Today we live universally under different forms of state capitalism. The omnipresent logic of the market and competition of rising capitalism gave way to the merging, through the financial system and the state, of individual capitals into large monopoly groups. As a result, the state became a sort of organic whole, a monopoly of monopolies that, through more or less formal systems, regulates the whole of social life from top to bottom: from wages through coordination and agreement between employers' associations and trade unions, to the "energy basket" and the information distributed through the mass media monopolies.

In such a framework, Parliament is no longer the place where the various class fractions and interests meet and negotiate. The bourgeoisie is no longer organized through a "market of ideas and interests" but as an organic whole that segregates opinions for mass consumption through a thousand channels. Channels that distribute the same product with different flavors.

Elections become a mere gymnastic exercise of the state bourgeoisie's capacity to generate opinion. Of course, while still selling us the sacredness of elections as an expression of a non-existent "popular will" or an illusory "power of the citizenry".

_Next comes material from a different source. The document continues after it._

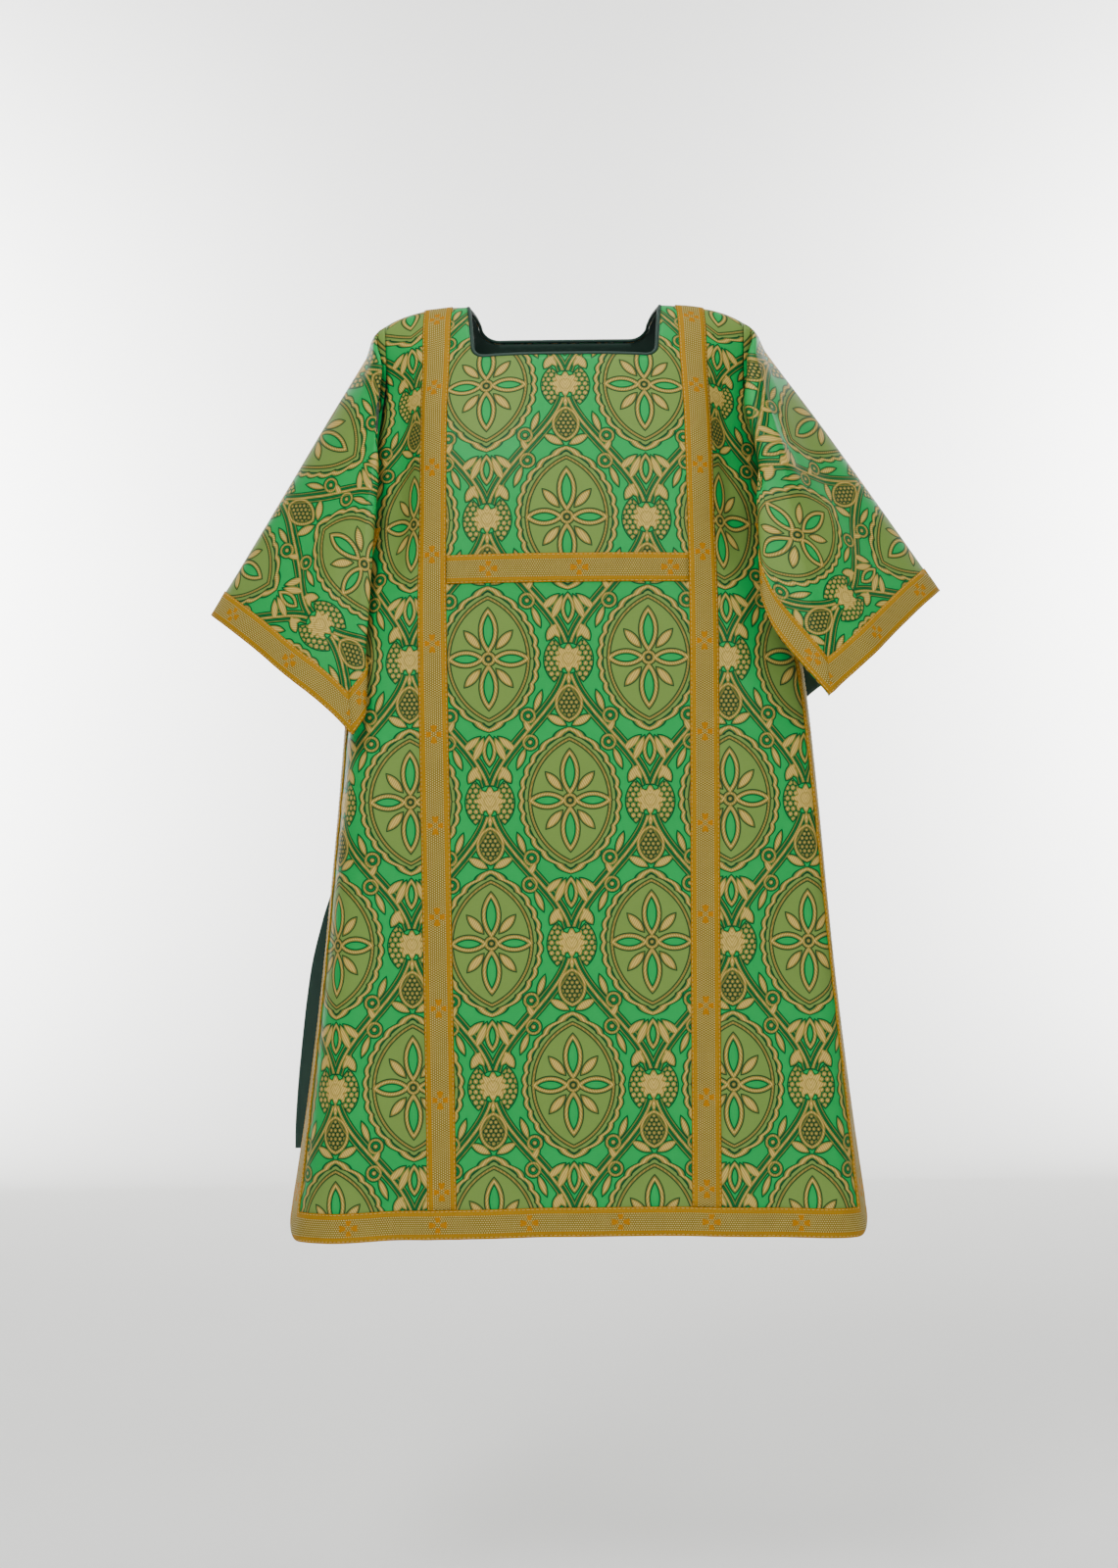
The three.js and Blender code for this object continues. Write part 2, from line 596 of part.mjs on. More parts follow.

This does not mean that the bourgeoisie controls everything without question from a perfect "control panel". Although it is the captain of the state and the big financial and capital groups, it is neither monolithic nor alone in society. A pack of hyenas is not exactly a model of harmony no matter how coordinated it is, and like any dictatorship of an exploiting class, its rule requires the active complicity of the intermediate layers. There is no lack of examples of different kinds of petty bourgeois revolts in the daily news around the world. In these, we will be called upon to "defend democracy" over and over again. They are aware that in that field the working class cannot, under any circumstances, assert itself as a politically independent class, but they do not give up hope of framing us around the democratic state as cannon fodder for their internal and external disputes.